Notes by Chiara Bertoglio
The TRIO DIAGHILEV “perform continual ‘coups de theatre’ to the point where they transform an apparently simple concert into truly remarkable performance... with infinitely more daring effects when compared with the orchestral versions”…. “the way in which the Trio succeeds in creating symphonic sounds is impressive, as is the dynamism of the two pianos and percussion…” - comments from the Munich "Süddeutsche Zeitung".
Each player’s stunning instrumental technique, the virtuosity of the pianists, the percussion’s impressive impact, their refined taste and respectful open-mindedness, together with their creativity and resulting emotional tension make the Trio Diaghilev's performances into an astonishing and exciting evening.
The Trio Diaghilev's repertoire includes some of the greatest 20th century musical masterpieces (including works by Bartok, Stravinsky, Milhaud, Satie, Holst, Ravel, Bernstein, Gershwin and Weill) as well as original compositions written especially for them.
The Trio has gained much critical acclaim and great enthusiasm from the public in Italy and abroad. They have performed in prestigious events and festivals (Galleria dei Suoni- Musica 2000- Cidim, Rome; I Concerti dell’Ateneo/UIC, Rome; Futuroma on the opening night for the celebrations of the centenary of the Futurist Movement, Rome; XLuna for the celebrations of the fortieth anniversary of the landing on the moon, Roma; Gioventù Musicale Italiana, Milano; Auditorium Manzoni, Bologna; Associazione Scarlatti, Napoli; ROF (Rossini Opera Festival), Pesaro; Ente Concerti also in Pesaro; Sagra Musicale Malatestiana, Rimini; Autunno Musicale, Como; Amici della Musica, Ancona; Cittadella Theatre, Lugano; Internationales Iffeldorfer Meisterkonzer, Ifferdorf; Moore Theatre, Seattle; Benaroya Hall, Seattle; Rialto Theatre, Tacoma).
They have also worked with some important dance companies (the Italian Ballet company directed by Carla Fracci and Beppe Menegatti, the Dance Theatre of Torino conducted by Matteo Levaggi and the Spectrum Dance Theatre of Seattle conducted by Donald Byrd). They have also taken part as invited ‘guests of honour’ in RAI (Italian Radio) broadcasts (“Radiotre Suite” in Roma, Salone del Lingotto in Torino). They have also performed with the Orchestra of the Teatro Comunale-Bologna, the Filarmonica Toscanini-Parma, The Orchestra Sinfonica Nazionale Rai of Torino, the Haydn Orchester of Bolzano and Trento conducted by Michele Mariotti in Bartok’s Concerto for two pianos, percussion and orchestra.
The Trio Diaghilev have recorded Stravinsky’s The Rite of Spring and Petrushka, also Bartok’s The Miraculous Mandarin on the Taukay label, distributed worldwide by Eroica Classical Recordings.
Béla Bartok: (b Nagyszentmiklós, Hungary [now Sînnicolau Mare, Romania], 25 March 1881; d New York, 26 Sept 1945). Hungarian composer, ethnomusicologist and pianist.
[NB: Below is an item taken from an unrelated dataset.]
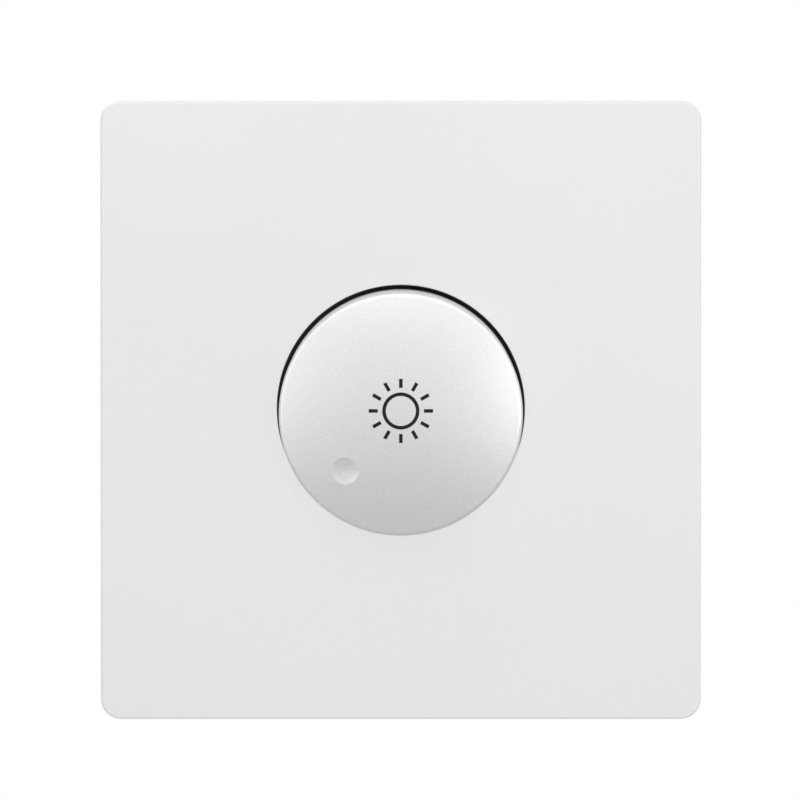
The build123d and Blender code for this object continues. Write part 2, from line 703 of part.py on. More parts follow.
nodes = {
    "cover_plate": cover_plate(),
    "mounting_frame": mounting_frame(),
    "heat_sink": heat_sink(),
    "rear_housing": rear_housing(),
    "housing_screws": housing_screws(),
    "knob": knob(),
    "knob_spring": knob_spring(),
    "shaft": shaft(),
    "shaft_clip": shaft_clip(),
    "wiper_carrier": wiper_carrier(),
    "wiper_contacts": wiper_contacts(),
    "pot_bushing": pot_bushing(),
    "bushing_washer": bushing_washer(),
    "bushing_nut": bushing_nut(),
    "pot_case": pot_case(),
    "track_board": track_board(),
    "pot_tags": pot_tags(),
    "switch_module": switch_module(),
    "switch_pins": switch_pins(),
    "circuit_board": circuit_board(),
    "board_screws": board_screws(),
    "terminal_block_live": terminal_block(-term_x),
    "terminal_block_load": terminal_block(term_x),
    "terminal_screw_live": terminal_screw(-term_x),
    "terminal_screw_load": terminal_screw(term_x),
    "triac_tab": triac_tab(),
    "triac_body": triac_body(),
    "triac_leads": triac_leads(),
    "triac_screw": triac_screw(),
    "choke_core": choke_core(),
    "choke_winding": choke_winding(),
    "filter_capacitor": capacitor(film_x, film_z, film_w, film_h, film_len),
    "timing_capacitor": capacitor(timing_x, timing_z, timing_w, timing_h, timing_len),
    "resistors": resistors(),
    "trigger_diode": axial(diode_r, diode_len, diode_span, 1),
    "fuse_tube": fuse_tube(),
    "fuse_caps": fuse_caps(),
    "fuse_clips": fuse_clips(),
}
for name, shape in nodes.items():
    export_step(shape, f"parts/{name}.step")
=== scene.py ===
import bmesh
import bpy
import math
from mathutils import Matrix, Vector


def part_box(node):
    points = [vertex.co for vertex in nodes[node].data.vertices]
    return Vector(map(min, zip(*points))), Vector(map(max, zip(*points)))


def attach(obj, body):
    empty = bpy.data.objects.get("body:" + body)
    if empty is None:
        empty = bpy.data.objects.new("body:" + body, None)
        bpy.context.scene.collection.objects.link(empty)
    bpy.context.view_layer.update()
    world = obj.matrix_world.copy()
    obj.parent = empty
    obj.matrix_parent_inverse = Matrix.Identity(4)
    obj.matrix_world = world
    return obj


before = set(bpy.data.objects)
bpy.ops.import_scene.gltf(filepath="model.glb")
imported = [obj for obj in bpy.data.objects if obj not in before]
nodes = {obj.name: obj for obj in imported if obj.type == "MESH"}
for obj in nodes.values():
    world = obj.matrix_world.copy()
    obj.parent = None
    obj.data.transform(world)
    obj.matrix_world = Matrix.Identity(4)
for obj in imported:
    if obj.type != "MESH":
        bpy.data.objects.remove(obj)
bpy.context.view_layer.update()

# Cover plate: one white moulding of a hard thermoplastic, with a fine spark-eroded skin on the face.
# It snaps onto the mounting frame, so no screw shows. The wall of its opening and the inner part of the
# opening's rounded edge are painted dark grey as shade, the shade that the knob would cast there.

OPENING_SHADE_RADIUS = 0.01774      # out to here the wall of the opening and its rounded edge get painted shade
OPENING_SHADE_FADE = 0.00006
# painted shade: the colour of the opening's wall and the inner part of its rounded edge
OPENING_SHADE_GREY = (0.03, 0.03, 0.03)


def set_inputs(tree, node, values):
    """Gives each named input a value or a colour, or links it to an output or to a list of them."""
    for label, value in values.items():
        socket = node.inputs[label]
        if isinstance(value, bpy.types.NodeSocket):
            tree.links.new(value, socket)
        elif isinstance(value, list):
            for output in value:
                tree.links.new(output, socket)
        elif socket.type == "RGBA":
            socket.default_value = (*value, 1.0)
        else:
            socket.default_value = value


def add_node(tree, kind, values, **settings):
    """A node with its settings and inputs; gives back its outputs."""
    node = tree.nodes.new(kind)
    for setting, value in settings.items():
        setattr(node, setting, value)
    set_inputs(tree, node, values)
    return node.outputs


def noise(tree, place, scale, detail, roughness=0.5):
    """A cloudy value that changes from place to place."""
    values = {"Vector": place, "Scale": scale, "Detail": detail, "Roughness": roughness}
    return add_node(tree, "ShaderNodeTexNoise", values)["Fac"]


def bump(tree, height, depth):
    """The normal of a surface that rises with a value, by up to the depth."""
    values = {"Strength": 1.0, "Distance": depth, "Height": height}
    return add_node(tree, "ShaderNodeBump", values)["Normal"]


def object_place(tree):
    """The place on the object, in metres."""
    return add_node(tree, "ShaderNodeTexCoord", {})["Object"]


def spread_over(tree, value, start=0.0, end=1.0, low=0.0, high=1.0):
    """Turns a value between start and end into one between low and high."""
    values = {"Value": value, "From Min": start, "From Max": end, "To Min": low, "To Max": high}
    return add_node(tree, "ShaderNodeMapRange", values)["Result"]


def mixed_colour(tree, amount, first, second):
    """Blends two colours by an amount."""
    first_colour, second_colour = 6, 7      # the blend's two colour inputs, which share their names
    values = {"Factor": amount, first_colour: first, second_colour: second}
    return add_node(tree, "ShaderNodeMix", values, data_type="RGBA")[2]


def tone_ramp(tree, value, low, high, spread=(0.3, 0.7)):
    """A colour that runs from low to high as a value drifts."""
    ramp = tree.nodes.new("ShaderNodeValToRGB")
    for stop, position, colour in zip(ramp.color_ramp.elements, spread, (low, high)):
        stop.position = position
        stop.color = (*colour, 1.0)
    tree.links.new(value, ramp.inputs["Fac"])
    return ramp.outputs["Color"]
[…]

Although he earned his living mainly from teaching and playing the piano and was a relentless collector and analyst of folk music, Bartók is recognized today principally as a composer. His mature works were, however, highly influenced by his ethnomusicological studies, particularly those of Hungarian, Romanian and Slovak peasant musics. Throughout his life he was also receptive to a wide variety of Western musical influences, both contemporary (notably Debussy, Stravinsky, Schoenberg) and historic; he acknowledged a change from a more Beethovenian to a more Bachian aesthetic stance in his works from 1926 onwards. He is now considered, along with Liszt, to be his country’s greatest composer, and, with Kodály and Dohnányi, a founding figure of 20th-century Hungarian musical culture.